La gran mayoría de nuestros historiadores considera que los cuarenta años de la República Civil entre 1958 y 1998 han sido los mejores de la historia de Venezuela.
Y es natural que así sea al compararlos con estos años terribles que ha padecido Venezuela en las últimas décadas y, por supuesto, las que sufrió en las anteriores, a partir de 1830, año fundacional de la República.
La historia, como bien se sabe, no es lineal. No es tampoco un proceso ascendente hacia la perfección. Debería ser, sin embargo, un proceso que permitiera al género humano alcanzar las metas más altas en cuanto a desarrollo y bienestar, “la marea de conciencia”, de que habló Teilhard de Chardin.

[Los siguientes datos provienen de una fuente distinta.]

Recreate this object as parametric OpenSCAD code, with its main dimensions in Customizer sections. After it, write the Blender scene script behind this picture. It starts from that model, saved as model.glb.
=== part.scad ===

Cierto es que de alguna manera esa aspiración ha venido alcanzándose de forma universal, sobre todo en cuanto a tecnología, calidad de vida y conocimiento humano. Pero se trata de logros parciales, limitados a algunos sectores, mientras otros siguen hundidos en la miseria y la ignorancia. No deja de resultar contradictorio que al mismo tiempo que avanza la carrera espacial, aquí en la tierra sigamos padeciendo hambrunas, guerras, enfermedades, desigualdades y tiranías violadoras de los derechos humanos.
En el caso venezolano, su historia es un recorrido de marchas y contramarchas, de avances y retrocesos, tratando de remontar una difícil cuesta por un camino tortuoso. ¿Significa esto que todo pasado fue mejor? Dependiendo de las circunstancias y de los ciclos históricos se podría responder esta interrogante. Quien analice la historia venezolana desde sus inicios conseguirá respuestas dispares.

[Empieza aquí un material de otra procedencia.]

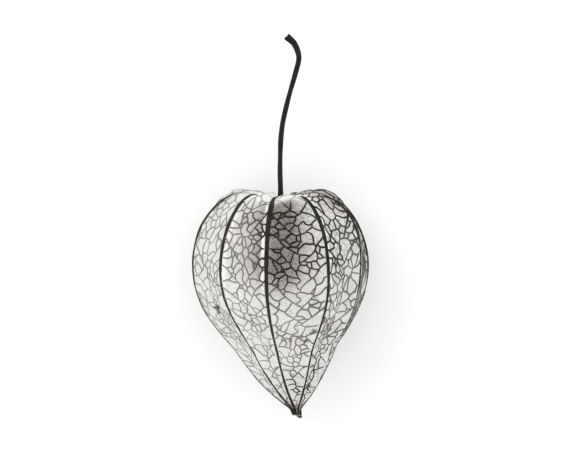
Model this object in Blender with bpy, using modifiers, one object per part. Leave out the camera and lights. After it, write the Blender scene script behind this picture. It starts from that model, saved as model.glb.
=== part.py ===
"""A picked physalis lantern: a dry papery husk with ten ribs, the berry inside it, and its stalk.

The lantern is modelled hanging upright, stalk up and front towards -Y, and then laid on its back,
the way a picked one lies on a table. Run it with blender --background --python part.py, or from
the text editor. Metres, +Z up, origin on the surface under the middle of the object.
"""

import math

import bpy
from mathutils import Vector
from mathutils.geometry import interpolate_bezier

MM = 0.001

# The husk's outline, turned about the upright axis. Depth is measured down from the crest of the
# shoulders, which stand higher than the dimple that the stalk comes out of.
HUSK_RADIUS = 17.2 * MM
HUSK_LENGTH = 45.0 * MM
EQUATOR_DEPTH = 15.0 * MM
CREST_RADIUS = 8.0 * MM
DIMPLE_DEPTH = 3.6 * MM
STALK_HOLE_RADIUS = 1.6 * MM
FLANK_RADIUS = 9.7 * MM
FLANK_DEPTH = 31.4 * MM
NECK_RADIUS = 1.1 * MM
NECK_DEPTH = 43.4 * MM
MOUTH_RADIUS = 0.85 * MM
WALL = 0.45 * MM

# Its own weight presses the papery back flat this far behind the axis, which is where it lies.
LYING_DEPTH = 16.1 * MM

# The crest dips at the front and the back, so from the front the husk is heart-shaped.
RIM_DIP = 1.3 * MM
RIM_DIP_DEPTH = 10.0 * MM
RIM_DIP_INNER_RADIUS = 3.0 * MM
RIM_DIP_RAMP = 4.0 * MM

# The ten ribs. They crowd a little on the right (+X), and the first one, at the front, grew a
# little to the left of its even place.
RIBS = 10
FIRST_RIB = math.radians(-4)
FIRST_RIB_STRAY = math.radians(-5.5)
RIB_CROWDING = math.radians(14)
KEEL_HEIGHT = 0.30 * MM
KEEL_SHARPNESS = 8
MAIN_RIB_RISE = 0.25 * MM
PANEL_PUFF = 0.70 * MM
PANEL_SAG = 0.55 * MM
PUFF_DEPTH = 7.0 * MM
RELIEF_FADE = 8.0 * MM
TIP_LEAN = 3.3 * MM
LEAN_START = 15.0 * MM

# The berry hangs inside, just clear of the stalk's end.
BERRY_RADIUS = 8.4 * MM
BERRY_HEIGHT = 16.0 * MM
BERRY_GAP = 0.35 * MM

# The stalk: thin in the middle, thicker at the hooked end and where it meets the husk.
STALK_BEVEL = 1.0 * MM
RECEPTACLE_RADIUS = 2.3 * MM
RECEPTACLE_THICKNESS = 0.7 * MM
FIT_GAP = 0.35 * MM

STEPS_PER_PANEL = 6
ARC_POINTS = 7


def clear_scene():
    for obj in list(bpy.data.objects):
        bpy.data.objects.remove(obj, do_unlink=True)


def new_collection(name):
    collection = bpy.data.collections.new(name)
    bpy.context.scene.collection.children.link(collection)
    return collection


def make_material(name, colour, roughness):
    material = bpy.data.materials.new(name)
    material.use_nodes = True
    shader = material.node_tree.nodes["Principled BSDF"]
    shader.inputs["Base Color"].default_value = (*colour, 1.0)
    shader.inputs["Roughness"].default_value = roughness
    shader.inputs["Metallic"].default_value = 0.0
    return material


def add_object(name, data, material, collection, parent):
    obj = bpy.data.objects.new(name, data)
    obj.data.materials.append(material)
    obj.parent = parent
    collection.objects.link(obj)
    return obj


def smoothstep(value):
    value = min(1.0, max(0.0, value))
    return value * value * (3.0 - 2.0 * value)


def husk_profile():
    """Points (radius, depth) from the stalk's hole over the crest and down to the mouth at the tip."""
    knots = (
        # (point, handle towards the stalk, handle towards the tip)
        ((STALK_HOLE_RADIUS, DIMPLE_DEPTH), None, (0.6 * MM, -2.4 * MM)),
        ((CREST_RADIUS, 0.0), (-3.4 * MM, 0.0), (4.6 * MM, 0.0)),
        ((HUSK_RADIUS, EQUATOR_DEPTH), (0.0, -7.7 * MM), (0.0, 7.6 * MM)),
        ((FLANK_RADIUS, FLANK_DEPTH), (3.5 * MM, -4.8 * MM), (-2.8 * MM, 5.4 * MM)),
        ((NECK_RADIUS, NECK_DEPTH), (2.8 * MM, -2.6 * MM), (-0.2 * MM, 0.5 * MM)),
        ((MOUTH_RADIUS, HUSK_LENGTH), (0.0, -0.6 * MM), None),
    )
    points = []
    for (start, _, out), (end, back, _) in zip(knots, knots[1:]):
        a, b = Vector(start).to_3d(), Vector(end).to_3d()
        arc = interpolate_bezier(a, a + Vector(out).to_3d(), b + Vector(back).to_3d(), b, ARC_POINTS)
        points += [point.to_2d() for point in arc[bool(points):]]
    return points


def turned_mesh(name, points, steps):
    """The outline turned about the upright axis with a Screw, as a plain mesh."""
    outline = bpy.data.meshes.new(name + "_outline")
    corners = [(point.x, 0.0, -point.y) for point in points]
    edges = [(i, i + 1) for i in range(len(corners) - 1)]
    outline.from_pydata(corners, edges, [])
    turner = bpy.data.objects.new(name + "_turner", outline)
    bpy.context.scene.collection.objects.link(turner)
    screw = turner.modifiers.new("turn", "SCREW")
    screw.steps = screw.render_steps = steps
    screw.use_merge_vertices = True
    screw.merge_threshold = 0.00001
    graph = bpy.context.evaluated_depsgraph_get()
    mesh = bpy.data.meshes.new_from_object(turner.evaluated_get(graph))
    bpy.data.objects.remove(turner)
    return mesh


def rib_angle(turn):
    """The true angle of an even turn (0 at the first rib), measured from the front towards +X."""
    stray = 0.0
    if abs(turn) < math.tau / RIBS:
        stray = FIRST_RIB_STRAY * math.cos(turn * RIBS / 4.0) ** 2
    return FIRST_RIB + stray + turn - RIB_CROWDING * (1.0 - math.cos(turn)) / 2.0


def panel_relief(turn, depth):
    """How far the skin stands out from the plain outline: puffed shoulders, flat flanks, raised ribs."""
    across = math.sin(turn * RIBS / 2.0) ** 2
    flank = smoothstep(depth / PUFF_DEPTH)
    main_rib = MAIN_RIB_RISE * max(0.0, math.cos(turn * RIBS / 2.0)) * flank
    keel = KEEL_HEIGHT * (1.0 - across) ** KEEL_SHARPNESS * flank
    fade = smoothstep((HUSK_LENGTH - depth) / RELIEF_FADE)
    return fade * (keel + main_rib + across * (PANEL_PUFF * (1.0 - flank) - PANEL_SAG * flank))


def rim_dip(angle, radius, depth):
    """How far the crest of the shoulders dips at this angle from the front."""
    on_crest = smoothstep((radius - RIM_DIP_INNER_RADIUS) / RIM_DIP_RAMP)
    on_crest *= 1.0 - smoothstep(depth / RIM_DIP_DEPTH)
    return RIM_DIP * math.cos(angle) ** 2 * on_crest


def shape_husk(mesh):
    """Moves the turned skin's points onto the ribbed form, leans its tip and flattens its back."""
    normals = [vertex.normal.copy() for vertex in mesh.vertices]
    for vertex, normal in zip(mesh.vertices, normals):
        radius = math.hypot(vertex.co.x, vertex.co.y)
        depth = -vertex.co.z
        turn = math.atan2(vertex.co.x, -vertex.co.y)
        outward = normal.x * math.sin(turn) - normal.y * math.cos(turn)
        relief = panel_relief(turn, depth)
        radius += relief * outward
        depth -= relief * normal.z
        angle = rib_angle(turn)
        depth += rim_dip(angle, radius, depth)
        lean = TIP_LEAN * (max(0.0, depth - LEAN_START) / (HUSK_LENGTH - LEAN_START)) ** 2
        back = min(-radius * math.cos(angle), LYING_DEPTH)
        vertex.co = (radius * math.sin(angle) + lean, back, -depth)


def make_husk(material, collection, parent):
    mesh = turned_mesh("husk", husk_profile(), RIBS * STEPS_PER_PANEL)
    shape_husk(mesh)
    husk = add_object("husk", mesh, material, collection, parent)
    wall = husk.modifiers.new("wall", "SOLIDIFY")
    wall.thickness = WALL
    wall.offset = -1.0
    mesh.shade_smooth()
    return husk


def make_berry(material, collection, parent):
    bpy.ops.mesh.primitive_uv_sphere_add(segments=32, ring_count=20, radius=BERRY_RADIUS)
    berry = bpy.context.object
    berry.name = "berry"
    berry.data.name = "berry"
    squash = BERRY_HEIGHT / 2.0 / BERRY_RADIUS
    for vertex in berry.data.vertices:
        vertex.co.z *= squash
    top = DIMPLE_DEPTH + WALL + FIT_GAP + RECEPTACLE_THICKNESS + BERRY_GAP
    berry.location = (0.0, 0.0, -top - BERRY_HEIGHT / 2.0)
    berry.data.materials.append(material)
    berry.data.shade_smooth()
    berry.parent = parent
    for holder in list(berry.users_collection):
        holder.objects.unlink(berry)
    collection.objects.link(berry)
    return berry


def stalk_route():
    """Knots of the stalk as (x, y, z, half thickness), from the hooked end down into the husk."""
    return (
        (1.4 * MM, 3.4 * MM, 31.3 * MM, 0.80 * MM),
        (3.3 * MM, 3.2 * MM, 29.2 * MM, 0.70 * MM),
        (3.6 * MM, 2.8 * MM, 25.6 * MM, 0.55 * MM),
        (1.9 * MM, 1.9 * MM, 20.6 * MM, 0.46 * MM),
        (0.3 * MM, 0.9 * MM, 13.4 * MM, 0.46 * MM),
        (-0.1 * MM, 0.2 * MM, 6.0 * MM, 0.50 * MM),
        (0.0, 0.0, 0.0, 0.65 * MM),
        (0.0, 0.0, -DIMPLE_DEPTH, STALK_HOLE_RADIUS - FIT_GAP),
    )


def catmull_rom(before, start, end, after, share):
    """A smooth curve's point between start and end, as numbers of any length."""
    return [
        0.5 * (2 * b + (c - a) * share + (2 * a - 5 * b + 4 * c - d) * share**2
               + (3 * b - a - 3 * c + d) * share**3)
        for a, b, c, d in zip(before, start, end, after)
    ]


def make_stalk(material, collection, parent):
    """A round tube of changing thickness that ends, inside the husk, in the receptacle's disc."""
    knots = stalk_route()
    padded = (knots[0], *knots, knots[-1])
    stations = []
    for before, start, end, after in zip(padded, padded[1:], padded[2:], padded[3:]):
        stations += [catmull_rom(before, start, end, after, i / 4) for i in range(4)]
    inside = DIMPLE_DEPTH + WALL + FIT_GAP
    neck = STALK_HOLE_RADIUS - FIT_GAP
    stations += [
        (0.0, 0.0, -DIMPLE_DEPTH, neck),
        (0.0, 0.0, -inside, neck),
        (0.0, 0.0, -inside - 0.05 * MM, RECEPTACLE_RADIUS),
        (0.0, 0.0, -inside - RECEPTACLE_THICKNESS, RECEPTACLE_RADIUS * 0.8),
    ]
    curve = bpy.data.curves.new("stalk", "CURVE")
    curve.dimensions = "3D"
    curve.bevel_depth = STALK_BEVEL
    curve.bevel_resolution = 3
    curve.use_fill_caps = True
    spline = curve.splines.new("POLY")
    spline.points.add(len(stations) - 1)
    for point, (x, y, z, thickness) in zip(spline.points, stations):
        point.co = (x, y, z, 1.0)
        point.radius = thickness / STALK_BEVEL
    return add_object("stalk", curve, material, collection, parent)


def lay_down(pose, pieces):
    """Lays the lantern on its back and puts the middle of its footprint at the origin."""
    pose.rotation_euler = (math.radians(-90), 0.0, 0.0)
    bpy.context.view_layer.update()
    graph = bpy.context.evaluated_depsgraph_get()
    corners = []
    for piece in pieces:
        evaluated = piece.evaluated_get(graph)
        mesh = evaluated.to_mesh()
        corners += [evaluated.matrix_world @ vertex.co for vertex in mesh.vertices]
        evaluated.to_mesh_clear()
    low = Vector([min(corner[i] for corner in corners) for i in range(3)])
    high = Vector([max(corner[i] for corner in corners) for i in range(3)])
    pose.location = (-(low.x + high.x) / 2.0, -(low.y + high.y) / 2.0, -low.z)


def main():
    clear_scene()
    lantern = new_collection("physalis_berry")
    pose = bpy.data.objects.new("lying_pose", None)
    lantern.objects.link(pose)
    papery = make_material("husk_paper", (0.62, 0.58, 0.52), 0.75)
    skin = make_material("berry_skin", (0.13, 0.09, 0.07), 0.40)
    fibre = make_material("stalk_fibre", (0.07, 0.055, 0.045), 0.80)
    pieces = [
        make_husk(papery, lantern, pose),
        make_berry(skin, lantern, pose),
        make_stalk(fibre, lantern, pose),
    ]
    lay_down(pose, pieces)


main()
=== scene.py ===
"""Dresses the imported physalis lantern: a ribbed, net-veined papery husk, the dried berry in it and its stalk.

The lantern lies on its back on a pale table, and the camera looks straight down on it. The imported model
is the frame, so every piece is placed from its boxes. Lengths are metres and angles radians.
"""

import logging
import math
from collections import defaultdict
from dataclasses import dataclass, field
from enum import Enum

import bpy
import numpy as np
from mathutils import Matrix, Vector
from mathutils.geometry import delaunay_2d_cdt


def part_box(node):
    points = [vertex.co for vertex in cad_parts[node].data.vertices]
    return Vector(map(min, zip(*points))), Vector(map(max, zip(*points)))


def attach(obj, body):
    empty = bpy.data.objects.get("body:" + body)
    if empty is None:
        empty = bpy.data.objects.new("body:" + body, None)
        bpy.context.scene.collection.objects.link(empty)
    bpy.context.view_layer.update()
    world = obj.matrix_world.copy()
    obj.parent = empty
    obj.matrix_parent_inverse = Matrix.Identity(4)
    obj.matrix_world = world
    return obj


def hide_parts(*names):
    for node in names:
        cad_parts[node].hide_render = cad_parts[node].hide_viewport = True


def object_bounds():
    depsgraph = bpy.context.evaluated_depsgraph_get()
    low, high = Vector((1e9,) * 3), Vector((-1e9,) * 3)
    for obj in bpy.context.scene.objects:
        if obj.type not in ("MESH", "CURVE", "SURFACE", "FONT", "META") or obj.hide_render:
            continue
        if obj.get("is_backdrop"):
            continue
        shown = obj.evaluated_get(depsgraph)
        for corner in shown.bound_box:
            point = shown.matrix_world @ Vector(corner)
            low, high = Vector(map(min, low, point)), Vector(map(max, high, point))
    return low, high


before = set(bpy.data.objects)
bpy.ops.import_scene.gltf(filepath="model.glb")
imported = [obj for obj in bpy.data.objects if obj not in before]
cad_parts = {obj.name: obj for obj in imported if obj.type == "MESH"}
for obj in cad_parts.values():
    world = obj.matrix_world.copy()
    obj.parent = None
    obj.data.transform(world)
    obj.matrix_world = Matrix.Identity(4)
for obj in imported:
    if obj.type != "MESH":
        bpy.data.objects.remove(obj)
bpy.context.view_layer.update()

MM = 0.001
LOG = logging.getLogger("physalis")

Colour = tuple[float, float, float]
Socket = bpy.types.NodeSocket


class Slot(Enum):
    """The record's material slots."""

    HUSK = "husk_paper"
    BERRY = "berry_skin"
    STALK = "stalk_fibre"


class VeinRank(Enum):
    """How strong a vein of the net is, below the ten ribs."""

    BRANCH = "branch"
    LOOP = "loop"
    MESH = "mesh"


# ---------------------------------------------------------------------------------------------------
# Small helpers
# ---------------------------------------------------------------------------------------------------


def smoothstep(value: np.ndarray | float) -> np.ndarray:
    """A soft ramp from 0 to 1.

    Args:
        value: Where on the ramp, with its ends at 0 and 1.

    Returns:
        The ramp's height, 0 below it and 1 above it.
    """
    value = np.clip(value, 0.0, 1.0)
    return value * value * (3.0 - 2.0 * value)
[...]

Así, por ejemplo, las teorías cuasi paradisíacas sobre la etapa indígena en nuestro continente sostienen que la misma fue mejor que lo que vino luego. Se basan en la teoría del “buen salvaje”, según la cual nuestros aborígenes eran una raza buena y pacífica, a la cual malearon luego los invasores coloniales. Tal vez tengan algo de razón. Sin embargo, hubo también -antes y entonces- guerras tribales violentas. Baste mencionar los casos más conocidos en lo que hoy es México, por ejemplo, donde unas tribus aniquilaban a otras y las sometían cruelmente.
La conquista y colonización española en nuestro continente constituyeron luego una larga etapa de imposición de una cultura extraña sobre la autóctona, con sus consecuencias nefastas: la esclavitud y la explotación de los pobladores originarios. Ya se sabe que después surgieron las tesis de las leyendas “dorada” y “negra”, binarias y extremistas, según la cual la conquista y la colonización fueron etapas de luminosidad para unos y de oscuridad para otros. Sin embargo, en lo que sí parecen estar de acuerdo la mayoría de los historiadores es en admitir que la conquista y la colonización de España no llegaron a los extremos genocidas y destructivos que otros imperios europeos ejecutaron contra los pobladores indígenas en partes de la América del Norte y en África, por ejemplo.